Monday, December 14, 2009

The story of the blue wallet

Out walking Molly this morning, the temperature hovering around 40.  Warm enough for a nice stroll through Cobble Hill.  Streets were quiet, sky was the color of milk, rain was coming.  I had a coffee, a green scarf looped around my neck.  I turned left on Baltic, found a pile of trash outside an apartment building, the East River and the BQE close by.  I stopped to look at the books since I'm such a fiend, saw a few I had read already, and a wallet. Powder blue leather with a red rose stamped on the front.  Really nice. 

I thought what a strange thing to toss out onto the street.  So I opened it and saw a young woman staring up at me.  Clarice (not her real name).  Blond hair, blue eyes, five foot seven inches--- according to her driver's license.  A Brooklyn girl. Opened up another compartment and found credit cards, Master Card, Visa.  Found business cards.  She goes to my vet.  No money, just some change.  Impossible that Clarice had just tossed this out.  More likely Clarice had been robbed.

I took it home and emptied out its contents.  I was hoping to find a phone number. I imagined how relieved she'd be when I said, I have your wallet!  I didn't find her number, but I began to construct her life with the clues provided; she had to live or work close to Park Slope because she had a business card from a coffee shop.  Ten visits and she gets a free cup.  Five holes had been punched out. 

I found recent bank receipts that showed a balance hovering around three or four hundred dollars, so she wasn't rich.  A card from a visiting nurse--- perhaps she had a sick mother.  A card from a gallery on Atlantic Avenue.  She had an credit card, so obviously she liked to read.  I began to imagine her as a younger version of myself.  Struggling, but educated.  Good looking.
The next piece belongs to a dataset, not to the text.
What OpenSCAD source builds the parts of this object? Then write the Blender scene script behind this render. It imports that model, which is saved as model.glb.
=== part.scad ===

A coffee drinker.  Maybe out on the town, lost her purse.  In that moment, I couldn't help but remember all the times I've stumbled home, late at night, often drunk or stoned.  Often obvlious to how dangerous NYC can be. 

Then I found a phone number tucked away inside a pocket. A man's name; James (not his real name).  What the hell, I thought, maybe he knows who she is.  So I called.  It was ten in the morning, and James answered.  I said, "Hello, you don't know me, but I found your name inside of a wallet. I thought perhaps you know this woman."  I was careful to only give her name, no other information. He told me that yes he had a met her last night at a party. 
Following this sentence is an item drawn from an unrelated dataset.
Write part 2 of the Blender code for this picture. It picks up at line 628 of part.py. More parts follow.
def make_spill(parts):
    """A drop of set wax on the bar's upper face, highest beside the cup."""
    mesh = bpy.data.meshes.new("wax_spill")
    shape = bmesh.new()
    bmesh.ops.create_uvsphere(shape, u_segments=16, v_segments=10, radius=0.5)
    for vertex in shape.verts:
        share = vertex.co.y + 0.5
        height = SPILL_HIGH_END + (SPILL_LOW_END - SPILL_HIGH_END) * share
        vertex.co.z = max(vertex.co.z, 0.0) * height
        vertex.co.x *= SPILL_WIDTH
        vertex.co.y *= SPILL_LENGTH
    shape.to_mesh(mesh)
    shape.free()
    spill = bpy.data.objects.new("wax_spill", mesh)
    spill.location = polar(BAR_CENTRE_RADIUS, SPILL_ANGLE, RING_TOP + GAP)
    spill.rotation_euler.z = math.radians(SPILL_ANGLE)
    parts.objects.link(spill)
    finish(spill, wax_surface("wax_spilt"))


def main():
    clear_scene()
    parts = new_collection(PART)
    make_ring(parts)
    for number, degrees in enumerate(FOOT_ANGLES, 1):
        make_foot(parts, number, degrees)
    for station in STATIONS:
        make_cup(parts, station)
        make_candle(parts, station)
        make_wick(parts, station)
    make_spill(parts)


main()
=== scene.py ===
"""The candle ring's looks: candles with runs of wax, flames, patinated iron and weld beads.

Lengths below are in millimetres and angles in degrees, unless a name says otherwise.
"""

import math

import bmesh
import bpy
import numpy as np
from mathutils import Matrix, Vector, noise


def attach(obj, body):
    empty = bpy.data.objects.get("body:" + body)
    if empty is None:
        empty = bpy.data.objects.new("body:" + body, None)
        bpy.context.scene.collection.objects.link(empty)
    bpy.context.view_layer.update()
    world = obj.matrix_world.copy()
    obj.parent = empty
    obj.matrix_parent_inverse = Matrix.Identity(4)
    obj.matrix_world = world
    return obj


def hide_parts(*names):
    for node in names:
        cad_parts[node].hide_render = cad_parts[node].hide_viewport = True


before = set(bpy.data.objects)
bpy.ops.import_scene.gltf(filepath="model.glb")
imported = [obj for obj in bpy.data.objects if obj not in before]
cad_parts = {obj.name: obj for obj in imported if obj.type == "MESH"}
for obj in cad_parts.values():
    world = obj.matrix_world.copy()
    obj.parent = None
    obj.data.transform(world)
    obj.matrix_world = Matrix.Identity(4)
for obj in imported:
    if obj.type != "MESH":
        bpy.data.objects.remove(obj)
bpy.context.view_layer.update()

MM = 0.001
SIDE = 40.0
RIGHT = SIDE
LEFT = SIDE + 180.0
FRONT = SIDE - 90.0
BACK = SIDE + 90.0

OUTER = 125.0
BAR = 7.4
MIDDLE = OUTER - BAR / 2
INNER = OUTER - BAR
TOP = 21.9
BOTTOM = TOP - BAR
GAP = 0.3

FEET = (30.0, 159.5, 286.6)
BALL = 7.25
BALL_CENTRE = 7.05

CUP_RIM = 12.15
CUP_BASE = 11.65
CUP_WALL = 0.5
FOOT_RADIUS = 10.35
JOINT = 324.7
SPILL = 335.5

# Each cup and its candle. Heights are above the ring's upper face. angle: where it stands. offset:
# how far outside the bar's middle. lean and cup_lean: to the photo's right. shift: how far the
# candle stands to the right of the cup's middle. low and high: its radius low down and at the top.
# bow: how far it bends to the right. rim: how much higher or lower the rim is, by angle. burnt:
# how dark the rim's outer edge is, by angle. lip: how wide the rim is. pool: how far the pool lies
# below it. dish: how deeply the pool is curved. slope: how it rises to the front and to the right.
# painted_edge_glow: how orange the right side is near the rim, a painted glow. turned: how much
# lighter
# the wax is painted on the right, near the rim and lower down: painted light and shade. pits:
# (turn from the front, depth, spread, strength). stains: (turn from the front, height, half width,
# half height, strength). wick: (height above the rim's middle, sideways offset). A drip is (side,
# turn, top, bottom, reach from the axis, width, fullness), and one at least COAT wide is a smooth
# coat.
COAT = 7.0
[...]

He accurately described the piece of paper I was holding. He didn't speak to her very long--- she was leaving to go to another party, Jewish.  And since he wasn't Jewish, he wasn't going.  This was at Church Street.  After he spoke to her and gave her his number, he spoke to a "Muslim gentleman."  Why was he so talkative?  To a stranger? Then he went on and on about how he had met another woman on Court Street, but she was only like four feet eleven inches.  This was definitely getting weird.  I told James good bye and called the police.  Which of course is what I should've done in the first place.
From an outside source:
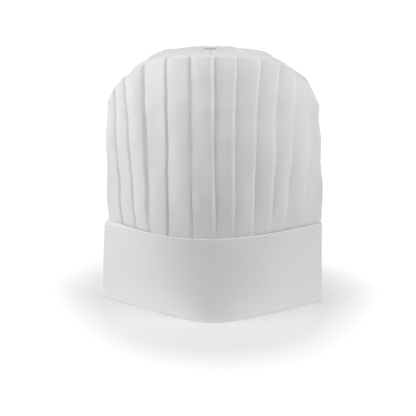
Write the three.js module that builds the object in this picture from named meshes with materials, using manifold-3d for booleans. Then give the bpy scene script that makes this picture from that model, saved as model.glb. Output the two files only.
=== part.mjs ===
// A disposable chef hat: a tall crown of thin non-woven sheet laid in knife pleats, gathered to the middle
// of its top and held there by one wire staple, in a plain paper head band closed by a glued lap at the back.
//
// Millimetres, +Z up. The origin is the middle of the band's lower edge, on the surface that the hat stands on.
// The front faces -Y, and the band's two pressed side folds lie at -X and +X.

import * as THREE from 'three';
import * as BufferGeometryUtils from 'three/addons/utils/BufferGeometryUtils.js';
import Module from 'manifold-3d';

const { lerp, clamp, euclideanModulo } = THREE.MathUtils;

// ---------------------------------------------------------------- driving dimensions

const headSize = 580;           // the length of the band round the head
const halfRound = headSize / 2;
const bandHeight = 97;
const gap = 0.3;                // between two pieces that meet

// The plan outline of the hat is a lens: two halves that meet in the side folds. left and right are the widths to
// the folds at -X and +X and depth is how deep a half is, all to the outside; rounding is near 0 for a
// straight-flanked V and 1 or more for a soft bow, apex moves the furthest point of the front sideways (as a part
// of the width), and shift moves the whole outline in X.
const bandSections = [
  { z: 0, left: 128.4, right: 128.4, depth: 66.0, rounding: 0.19, apex: -0.01, shift: 0 },
  { z: bandHeight, left: 124.4, right: 124.4, depth: 67.5, rounding: 0.91, apex: -0.09, shift: -1.8 },
];

const band = {
  wall: 1.6,                    // the strip with its rolled upper edge
  chords: 28,                   // in each half of the outline
  levels: 5,
  lapMiddle: 2.6,               // a place on the outline (see placeOnOutline), 58 mm from the side fold at -X
  lapWidth: 18,
  lapEdge: 0.6,                 // the width in which the lap's end rises to its full thickness
};

const crown = {
  wall: 1.1,
  foot: 72,                     // the foot is tucked this high above the band's lower edge
  sideGap: 3.8,                 // how much narrower than the band the tucked foot is at a side fold
  frontGap: 2.3,                // and at the front
  foldDepthAtBand: 1.6,         // how far a fold stands proud of the panel beside it
  foldDepth: 3.2,
  foldDepthRise: 60,            // the height above the band over which the folds open to their full depth
  foldSlope: 1.4,               // the width of the slope from a fold down to the next panel
  panelPoints: 5,               // across one panel
  wallHeights: [bandHeight, 102, 120, 148, 178, 208],   // rows of points up the wall; the turn comes after them
  turn: 5,                      // the length of each arm of the rounded turn from wall to top
  turnChords: 3,
  topLevels: [0.3, 0.55, 0.78, 0.92],   // parts of the way from the turn to the gathered middle
  topWall: 1.4,                 // measured straight down
  gatherWall: 2.4,              // the layers that lie on each other round the staple
  gatherRadius: 34,
  flatRadius: 70,               // within this distance of the staple the folds flatten out
};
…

They were at my apartment in 15 minutes.  They were bored.  Two cops; one fat, one slim.  Molly was yapping and jumping all over them.  They took the wallet and left. Wherever you are Clarice, I hope you got home safe and sound.  I hope you have the same kind of dumb luck that protected me all the years when I was young and foolish.  I hope you are happy to get your wallet back.  Call me.  We'll have coffee.


  1. Cute story. Reminds me of the time I found a cell phone in a cab a few years ago during Christmas time and called "Mom." She told me she lived in Cleveland and it was her son's phone. I gave her my number and email and the son contacted me the next day and came to my apartment to pick up the phone with $40 in hand for me. I was shocked, but took the money. I'm probably about as wealthy as "Clarice"

  2. Right, maybe if instead there had been a Black AmEx card the story would've ended differently, kidding. LOL

  3. It's a compelling story. I do that, too, I construct stories around people I see or happen across. It's a little chilling, too, I think and really hope you might hear from her.

    I think I watched too much Law & Order back in the old days when there was nothing to do but sit and watch reruns at midnight when I nursed the leeches.